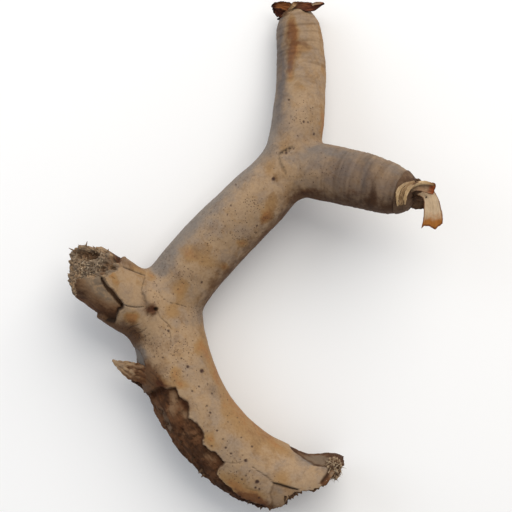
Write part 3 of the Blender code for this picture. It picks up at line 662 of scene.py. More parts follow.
# Old leaf scars round an arm: a shallow groove with a raised lip on its tip side, at each distance back
# from the tip.
def leafRings(points, backFromTip, rings):
    move, band, line = np.zeros(backFromTip.shape), np.zeros(backFromTip.shape), np.zeros(backFromTip.shape)
    wander = (1.1 * grain(points, 26 * mm, 24) + 0.25 * grain(points, 5 * mm, 25)) * mm
    for n, (back, depth) in enumerate(rings):
        x = (backFromTip - back * mm + wander) / mm
        uneven = 0.55 + 0.45 * grain(points, 13 * mm, 26 + n)
        move += depth * mm * uneven * (
            -0.75 * np.exp(-(x / 0.8) ** 2) + 0.5 * np.exp(-((x + 2.2) / 1.4) ** 2))
        line = np.maximum(line, uneven * np.exp(-(x / 0.75) ** 2))
        band = np.maximum(
            band, depth * (0.45 + 0.4 * uneven) * smoothStep(0.3, -0.8, x) * smoothStep(-8.5, -1, x))
    for n in range(9):
        x = (backFromTip - (5.2 * n + 3) * mm + 1.6 * wander) / mm
        line = np.maximum(
            line, 0.45 * np.exp(-(x / 0.5) ** 2) * smoothStep(-0.1, 0.5, grain(points, 11 * mm, 40 + n)))
    wrinkles = np.stack(
        [backFromTip / (4.2 * mm), points[..., 0] / (30 * mm), points[..., 2] / (30 * mm)], -1)
    band = np.maximum(band, 0.9 * smoothStep(0.0, 0.6, grain(wrinkles, 1.0, 33)))
    move += 0.12 * mm * grain(wrinkles * (2, 1, 1), 1.0, 34)
    return move, band, 0.7 * line


print("fields ready")


# The ragged break across a limb: how far a point lies beyond a plane that splinters and chips push in and
# out.
def beyondBreak(points, spec, seed):
    facing = np.array(spec["facing"]) / np.linalg.norm(spec["facing"])
    away = (points - np.array(spec["point"]) * mm - centring) @ facing
    chips = 2.0 * mm * grain(points, 13 * mm, seed) + 1.4 * mm * grain(points, 4.5 * mm, seed + 1)
    chips += 1.3 * mm * np.abs(grain(points, 2.2 * mm, seed + 2))
    return away + chips


# Where each column of a limb meets its break: the outermost length that is still on the near side of the
# break.
def breakLengths(limb, angle, spec, seed, first, last, push):
    along = np.linspace(first, last, 700)
    points, _ = ringPoints(limb, along[:, None] + 0 * angle[None], angle[None] + 0 * along[:, None])
    beyond = beyondBreak(points, spec, seed) > push(points)
    index = np.where(beyond.any(0), beyond.argmax(0), len(along) - 1)
    return along[index]


# Rings from the rim of a break in to its middle: the rim is drawn towards the middle, and the relief is
# added along the way that the break faces. The wall of bark stands level for the first few rings.
def breakRings(rim, spec, relief):
    facing = np.array(spec["facing"]) / np.linalg.norm(spec["facing"])
    middle = rim.mean(0)
    share = 1 - np.linspace(0, 1, spec["rings"] + 1)[1:-1] ** 0.9
    rings = middle + (rim[None] - middle) * share[:, None, None]
    # The rim's own raggedness fades towards the middle.
    level = ((rim - middle) @ facing)[None, :, None] * facing
    rings = rings - level * (share * (1 - share ** 3))[:, None, None]
    height, fields = relief(rings, share)
    return rings + height[..., None] * facing, middle + facing * height[-1].mean(), fields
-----
Problem to solve:
Return exactly the lines that run from the top of the listing above to the line containing "return away + chips", please, keeping both end lines and leaving out everything else.

Task solution:
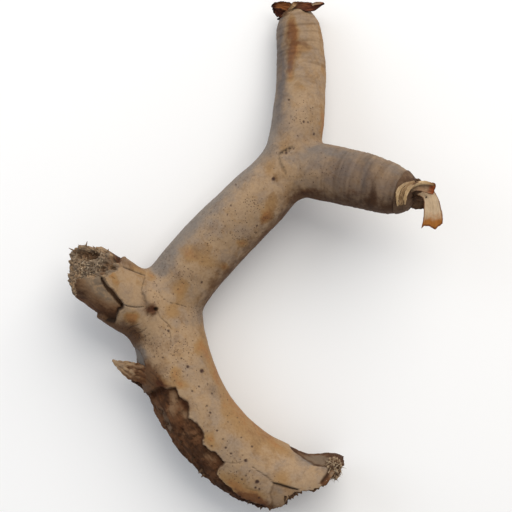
Write part 3 of the Blender code for this picture. It picks up at line 662 of scene.py. More parts follow.
# Old leaf scars round an arm: a shallow groove with a raised lip on its tip side, at each distance back
# from the tip.
def leafRings(points, backFromTip, rings):
    move, band, line = np.zeros(backFromTip.shape), np.zeros(backFromTip.shape), np.zeros(backFromTip.shape)
    wander = (1.1 * grain(points, 26 * mm, 24) + 0.25 * grain(points, 5 * mm, 25)) * mm
    for n, (back, depth) in enumerate(rings):
        x = (backFromTip - back * mm + wander) / mm
        uneven = 0.55 + 0.45 * grain(points, 13 * mm, 26 + n)
        move += depth * mm * uneven * (
            -0.75 * np.exp(-(x / 0.8) ** 2) + 0.5 * np.exp(-((x + 2.2) / 1.4) ** 2))
        line = np.maximum(line, uneven * np.exp(-(x / 0.75) ** 2))
        band = np.maximum(
            band, depth * (0.45 + 0.4 * uneven) * smoothStep(0.3, -0.8, x) * smoothStep(-8.5, -1, x))
    for n in range(9):
        x = (backFromTip - (5.2 * n + 3) * mm + 1.6 * wander) / mm
        line = np.maximum(
            line, 0.45 * np.exp(-(x / 0.5) ** 2) * smoothStep(-0.1, 0.5, grain(points, 11 * mm, 40 + n)))
    wrinkles = np.stack(
        [backFromTip / (4.2 * mm), points[..., 0] / (30 * mm), points[..., 2] / (30 * mm)], -1)
    band = np.maximum(band, 0.9 * smoothStep(0.0, 0.6, grain(wrinkles, 1.0, 33)))
    move += 0.12 * mm * grain(wrinkles * (2, 1, 1), 1.0, 34)
    return move, band, 0.7 * line


print("fields ready")


# The ragged break across a limb: how far a point lies beyond a plane that splinters and chips push in and
# out.
def beyondBreak(points, spec, seed):
    facing = np.array(spec["facing"]) / np.linalg.norm(spec["facing"])
    away = (points - np.array(spec["point"]) * mm - centring) @ facing
    chips = 2.0 * mm * grain(points, 13 * mm, seed) + 1.4 * mm * grain(points, 4.5 * mm, seed + 1)
    chips += 1.3 * mm * np.abs(grain(points, 2.2 * mm, seed + 2))
    return away + chips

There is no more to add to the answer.